TO MY DEVOTED READERSHIP:

Well, this is it, my beloved and illusory readership. Our time is at an end, and how I will miss you so. What great times we had in this glorious bathroom stall, good old number four, this confined yet enchanting space of dutiful release and humble reflection. Ah yes, those were the good times, the Salad Days, and now it is with great regret and tearful sadness that I impart to you this tender and woeful goodbye. Indeed, the Salad Days are behind us.
 
It’s strange, we never actually met. Our relationship was limited to the playground of writing and the pathos of prose. Still, I feel like I’m losing an old friend. We shared many moments here: Mussolini’s “The Doctrine of Fascism – ah that was a good one – Emerson’s “Self-Reliance”,Mailer’s “The White Negro”, and a whole slop bucket of Wikipedia articles, God love ‘em. What we lacked in face-to-face interaction we made up for two-fold in the quiet intimacy of shared self-reflection.

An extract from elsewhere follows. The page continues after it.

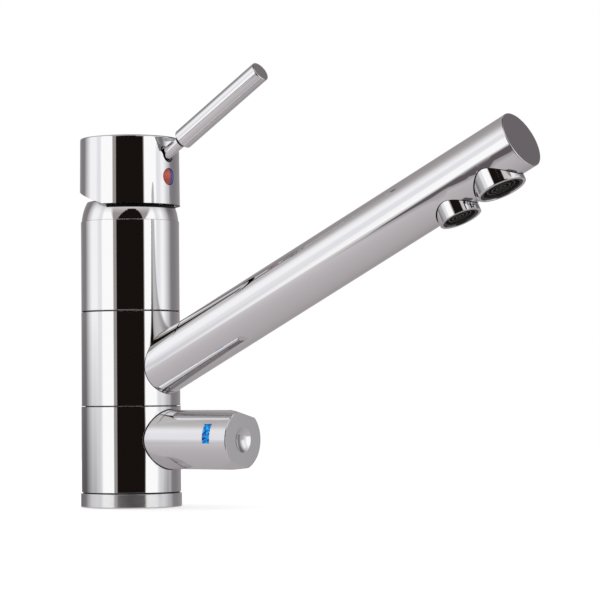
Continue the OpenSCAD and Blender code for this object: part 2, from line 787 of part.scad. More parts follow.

Indeed, here in this sanctuary of floaters and private deliverance, our inner monologues were one.
 
Damn this nostagia. It sneaks up on you like a wintry chill, and in this grim, dog-eat-dog economic climate, no man can allow himself to be overtaken by the shackles of emotion. If we're going to ride out this shitstorm, we need to stamp out self-pity and find pleasure in closure. Then maybe, just maybe, we'll recover what Gatsby lost, that bright beaming searchlight across the bay that promises safety and shelter from the cruel indifference bearing down upon us.
 
So I bid you a very fond and heartfelt farewell, and I hope that your visits to stall number four brought you a bit of tranquility during those screwball days when the constituents were hot-tempered and the emails were relentless, when your boss was all fire and brimstone and your co-workers were all piss and vinegar, when Leadership staff acted liked an over-ambitious gaggle of misguided windbags and the candy jar had nothing left but sugar-free Werthers, when the office just wasn’t cutting it and you needed to step out and take a load off…. I hope this place brought you refuge and solace on those days.
 
"So we beat on, boats against the current, borne back ceaselessly into the past."